No sense in splitting up a Test draw into winning and losing bits
BRISBANE — The concept of splitting a draw into "winning" and "losing" components has always been something rather born from the frustration of not having a winner than from common sense, but it is truly redundant in the modern, professional era. Not that it ever made sense.
When England hung on for successive draws, nine wickets down, in South Africa a few years ago they were cock-a-hoop and fist-pumping — heroes! South Africa had outplayed them in every department yet dragged themselves from the field feeling like they had lost.
Australia’s bowlers were humbled during the first innings, rendered helpless by the class and superiority of Jacques Kallis and Hashim Amla at a ground and in conditions which have historically made them unbeatable since 1988 when a great West Indies team triumphed.
At 40/3 in reply the home side mounted a rousing fightback and it was the turn of the tourists’ bowlers to suffer. Michael Clarke was brilliant and Ed Cowan, perhaps fated to complete a thrilling passage from honest but limited journeyman to international regular, struck a cord for the good guys in sport.
The final afternoon saw two heavyweights circling the ring, the challenger swinging wildly in a desperate bid to find a knockout punch while the champion kept his gloves high and defended, careful not to make a fatal error. The judges scored it even. The champion retained his ranking — with two bouts to come.
Words of an increasingly spicy nature were spoken as the match progressed and, by midway through the final day, the contest was briefly reminiscent of the late 1970s and early ’80s, before the arrival of the "emotion police" and the advent of International Cricket Council match referees.
Peter Siddle gave Amla a fearful gobful of abuse. Amla, so often the back-turner, marched straight towards his abuser on the way to his batting partner. If an electric cable had been present at the moment their shoulders touched, a new form of alternative power may have been invented.
"It was quite funny, actually," said South Africa’s phlegmatic No3 afterwards. It didn’t look "fun" from the outside, but it was certainly compelling. The word, and "understanding", emanating from both camps at the end of the game was that the Adelaide and Perth Test matches may well be contested (back to the boxing analogy) not only without head protectors, but perhaps without gloves!
Australia have had a rough time of it in recent years but Clarke’s accession to the captaincy has resulted in five undefeated series since Ricky Ponting lost the Ashes. A series victory against South Africa would see them return to No1. They are clearly prepared to risk everything in an attempt to make that happen.
Does the champion respond with a flurry of punches himself, or wait for the pretender to wear himself out? Kallis has shown over the past three years that he can do both. In fact, he showed it in three hours on Tuesday.
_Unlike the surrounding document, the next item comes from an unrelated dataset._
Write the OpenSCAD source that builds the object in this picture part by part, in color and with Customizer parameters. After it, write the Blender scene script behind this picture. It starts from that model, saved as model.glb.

He sliced apart off-spinner Nathan Lyon with the precision of a sushi chef (2-0-26-0) before settling in for an hour of trench warfare with Siddle and James Pattinson.
Not only does he "still have it", there are some who suggest he may have more than he did at 30.
Kallis and Ponting have built great careers in parallel, matching each other from landmark to landmark — at least with the bat. The former Australian captain has not been burdened with the taking of 280 Test wickets as well. Now that the winter of their careers is upon them, it seems the South African is finishing stronger, by far. But as long as the Australian has air in his lungs, he will be feared.
A draw, then. So what? So everything! All the ingredients for the most fiery contest in recent times were put into the pot. The stirring of them at the Oval and the Waca can hardly come soon enough.